|Coverage||Global tropics (40N-40S, 0-360E)|
|Time Period||December 1997 - Present|
|Resolution||5 x 5 and 0.5 x 0.5 degree, monthly|
A number of climate rainfall products are produced from the passive microwave (TMI) and precipitation radar (PR) sensors on board the Tropical Rainfall Measuring Mission (TRMM) satellite, which was launched in November of 1997. The TRMM monthly or climate rainfall products, referred to as the level 3 products, are derived primarily from accumulations of the TRMM level 2 products, or instantaneous rainfall estimates corresponding to the original satellite snapshot views. The availability of multiple rainfall products from the various TRMM rainfall sensors is due to the fact that each one has various strengths and weaknesses. As a result, the "best" rainfall estimate is application dependent. The TRMM PR provides the highest spatial resolution (~4 km), most information content, the best vertical resolution (80 levels), and the most directly measured surface rainfall estimates for many application. The swath width of the PR, however, is around 1/3 of the TMI swath width resulting is significantly poorer sampling for many climate applications.

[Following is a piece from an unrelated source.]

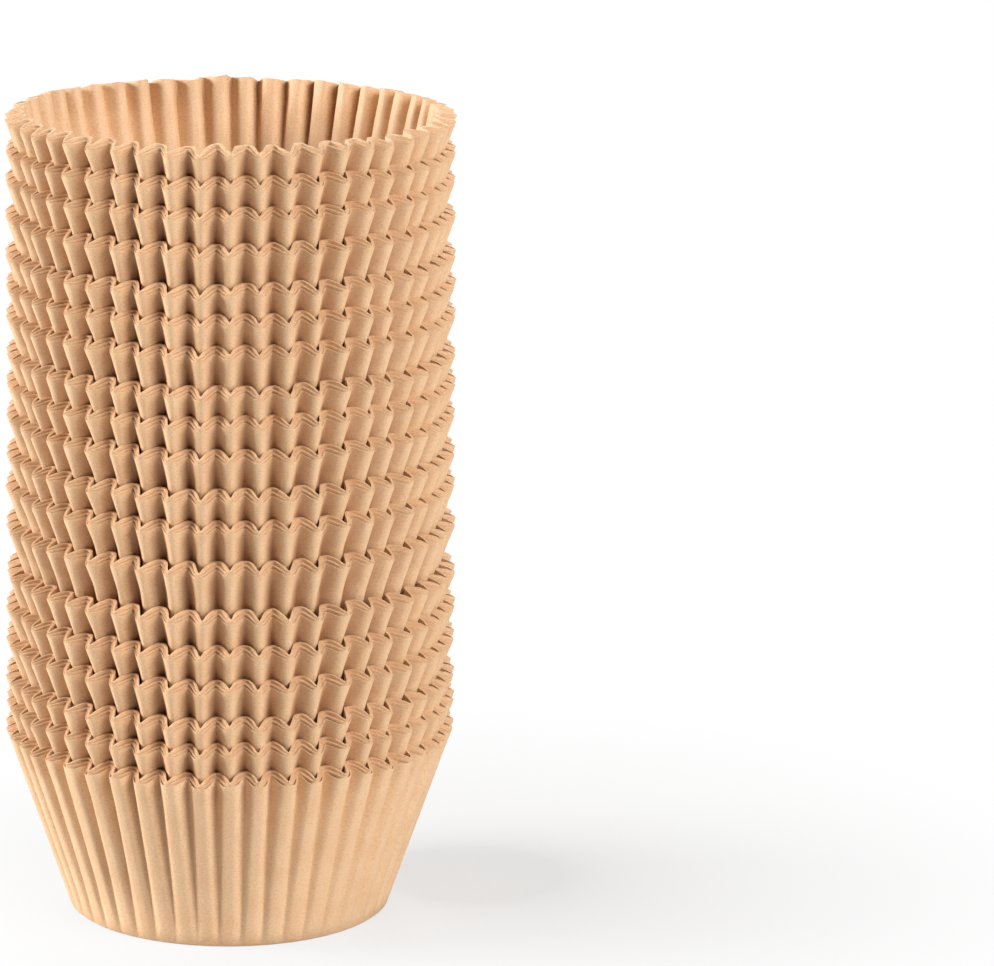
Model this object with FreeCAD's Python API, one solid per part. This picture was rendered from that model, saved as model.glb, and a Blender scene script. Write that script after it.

The current version is version 6
The 3A25 dataset is an accumulation of the TRMM 2A25 PR retrieval algorithm. This dataset contains monthly mean values of the surface rainfall rate, vertical rain profile, stratiform/convective fraction, and numerous other related parameters. Gridded monthly averages are provided at both 5 x 5 degree and 0.5 x 0.5 degree resolutions. The 2A25 retrieval algorithm used for this product is based on the technique by [Iguchi et al., 2000].
In an attempt to explain discrepancies in interannual variability of tropical mean rainfall between PR (2A25) and TMI (2A12) estimates, Robertson et al.  compared monthly mean values of the PR path integrated attenuation (PIA) with surface rain rates. They found that the variability in PIA closely matched variability in the TMI rain estimates, suggesting that uncertainties in the assumed drop size distribution and the associated attenuation/reflectivity/rainfall relationships inherent in single-frequency radar methods is a serious issue for climate studies.